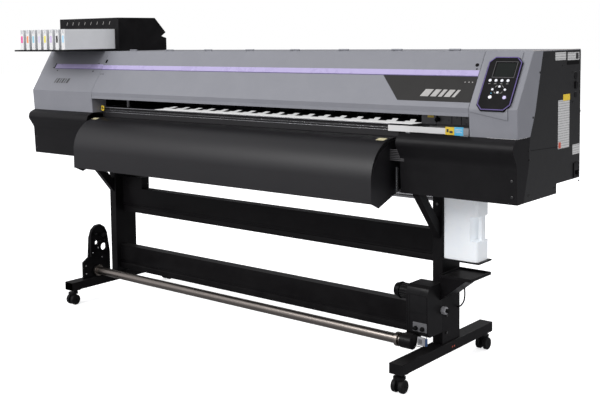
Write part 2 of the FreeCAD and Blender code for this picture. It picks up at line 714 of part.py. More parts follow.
def covers():
    """The fixed shell of the body."""
    half = "body_width / 2"
    under = "body_top - sheet"
    inner_brow = "brow_y + sheet * 0.6"
    inner_fold = "fold_y + sheet"
    profile = [("chin_y", "chin_z"), ("fold_y", "fold_z"),
               ("brow_y", "body_top"), ("body_rear - sheet", "body_top"),
               ("body_rear - sheet", under), (inner_brow, under),
               (inner_fold, "fold_z - 1"), ("chin_y + sheet", "chin_z")]
    strip = [("chin_y", "chin_z"), ("fold_y", "fold_z"),
             ("brow_y", "body_top"), ("panel_top_y", "body_top"),
             ("panel_top_y", under), ("panel_mid_y", "panel_mid_z"),
             ("panel_low_y + seam_lean", "chin_z")]
    wall = [("chin_y", "chin_z"), ("fold_y", "fold_z"),
            ("brow_y", "body_top"), ("beam_y - 32", "body_top"),
            ("beam_y - 32", "chin_z")]
    spans = {"left": ("-" + half, "bay_left + " + half, "0"),
             "right": ("bay_right", half + " - bay_right",
                       half + " - bay_right - sheet")}
    for side, (start, length, offset) in spans.items():
        body = prism("end_cover_" + side, start, length, profile)
        sketch = outline(body, "end_strip_" + side, "YZ_Plane", strip,
                         offset=offset)
        pad(body, "end_strip_pad_" + side, sketch, "sheet")
        if side == "left":
            inner = outline(body, "end_wall_outline", "YZ_Plane", wall,
                            offset="bay_left + %s - sheet" % half)
            pad(body, "end_wall", inner, "sheet")
        keep(body)
    lower_covers(half)
    side_panels(half)
    top = box("top_plate", "bay_left", "hinge_y + joint_gap",
              "body_top - sheet", "bay_right - bay_left",
              "body_rear - sheet - hinge_y - joint_gap", "sheet")
    pieces = [top]
    for i, x in enumerate(hinge_places()):
        start = x + " - hinge_length / 2"
        pieces.append(rod("top_knuckle_%d" % i, "X", start, "hinge_y",
                          HINGE_Z, "hinge_radius", "hinge_length"))
        pieces.append(box("top_leaf_%d" % i, start, "hinge_y",
                          "body_top + seat_gap", "hinge_length",
                          "3 * hinge_radius", "2"))
        pieces.append(box("top_foot_%d" % i, start, "hinge_y + 2",
                          "body_top - 1", "hinge_length",
                          "3 * hinge_radius - 2", "2"))
        pieces.append(rod("hinge_pin_%d" % i, "X", start + " + 1", "hinge_y",
                          HINGE_Z, "hinge_pin_radius",
                          "2 * hinge_length - 2"))
    keep(fuse("top_cover", pieces))
    rear = box("rear_upper", "sheet - " + half, "body_rear - sheet",
               "platen_z + 14", "body_width - 2 * sheet", "sheet",
               "body_top - platen_z - 14")
    low = box("rear_lower", "sheet - " + half, "body_rear - sheet",
              "rear_bottom", "body_width - 2 * sheet", "sheet",
              "platen_z - 90 - rear_bottom")
    keep(collect("rear_cover", [rear, low]))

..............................

Copy out the full material exactly as it appears.

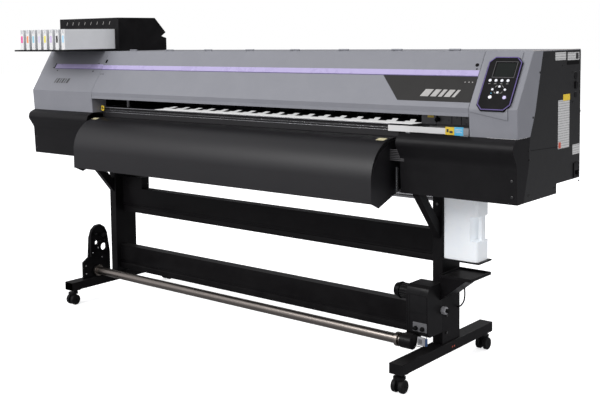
Write part 2 of the FreeCAD and Blender code for this picture. It picks up at line 714 of part.py. More parts follow.
def covers():
    """The fixed shell of the body."""
    half = "body_width / 2"
    under = "body_top - sheet"
    inner_brow = "brow_y + sheet * 0.6"
    inner_fold = "fold_y + sheet"
    profile = [("chin_y", "chin_z"), ("fold_y", "fold_z"),
               ("brow_y", "body_top"), ("body_rear - sheet", "body_top"),
               ("body_rear - sheet", under), (inner_brow, under),
               (inner_fold, "fold_z - 1"), ("chin_y + sheet", "chin_z")]
    strip = [("chin_y", "chin_z"), ("fold_y", "fold_z"),
             ("brow_y", "body_top"), ("panel_top_y", "body_top"),
             ("panel_top_y", under), ("panel_mid_y", "panel_mid_z"),
             ("panel_low_y + seam_lean", "chin_z")]
    wall = [("chin_y", "chin_z"), ("fold_y", "fold_z"),
            ("brow_y", "body_top"), ("beam_y - 32", "body_top"),
            ("beam_y - 32", "chin_z")]
    spans = {"left": ("-" + half, "bay_left + " + half, "0"),
             "right": ("bay_right", half + " - bay_right",
                       half + " - bay_right - sheet")}
    for side, (start, length, offset) in spans.items():
        body = prism("end_cover_" + side, start, length, profile)
        sketch = outline(body, "end_strip_" + side, "YZ_Plane", strip,
                         offset=offset)
        pad(body, "end_strip_pad_" + side, sketch, "sheet")
        if side == "left":
            inner = outline(body, "end_wall_outline", "YZ_Plane", wall,
                            offset="bay_left + %s - sheet" % half)
            pad(body, "end_wall", inner, "sheet")
        keep(body)
    lower_covers(half)
    side_panels(half)
    top = box("top_plate", "bay_left", "hinge_y + joint_gap",
              "body_top - sheet", "bay_right - bay_left",
              "body_rear - sheet - hinge_y - joint_gap", "sheet")
    pieces = [top]
    for i, x in enumerate(hinge_places()):
        start = x + " - hinge_length / 2"
        pieces.append(rod("top_knuckle_%d" % i, "X", start, "hinge_y",
                          HINGE_Z, "hinge_radius", "hinge_length"))
        pieces.append(box("top_leaf_%d" % i, start, "hinge_y",
                          "body_top + seat_gap", "hinge_length",
                          "3 * hinge_radius", "2"))
        pieces.append(box("top_foot_%d" % i, start, "hinge_y + 2",
                          "body_top - 1", "hinge_length",
                          "3 * hinge_radius - 2", "2"))
        pieces.append(rod("hinge_pin_%d" % i, "X", start + " + 1", "hinge_y",
                          HINGE_Z, "hinge_pin_radius",
                          "2 * hinge_length - 2"))
    keep(fuse("top_cover", pieces))
    rear = box("rear_upper", "sheet - " + half, "body_rear - sheet",
               "platen_z + 14", "body_width - 2 * sheet", "sheet",
               "body_top - platen_z - 14")
    low = box("rear_lower", "sheet - " + half, "body_rear - sheet",
              "rear_bottom", "body_width - 2 * sheet", "sheet",
              "platen_z - 90 - rear_bottom")
    keep(collect("rear_cover", [rear, low]))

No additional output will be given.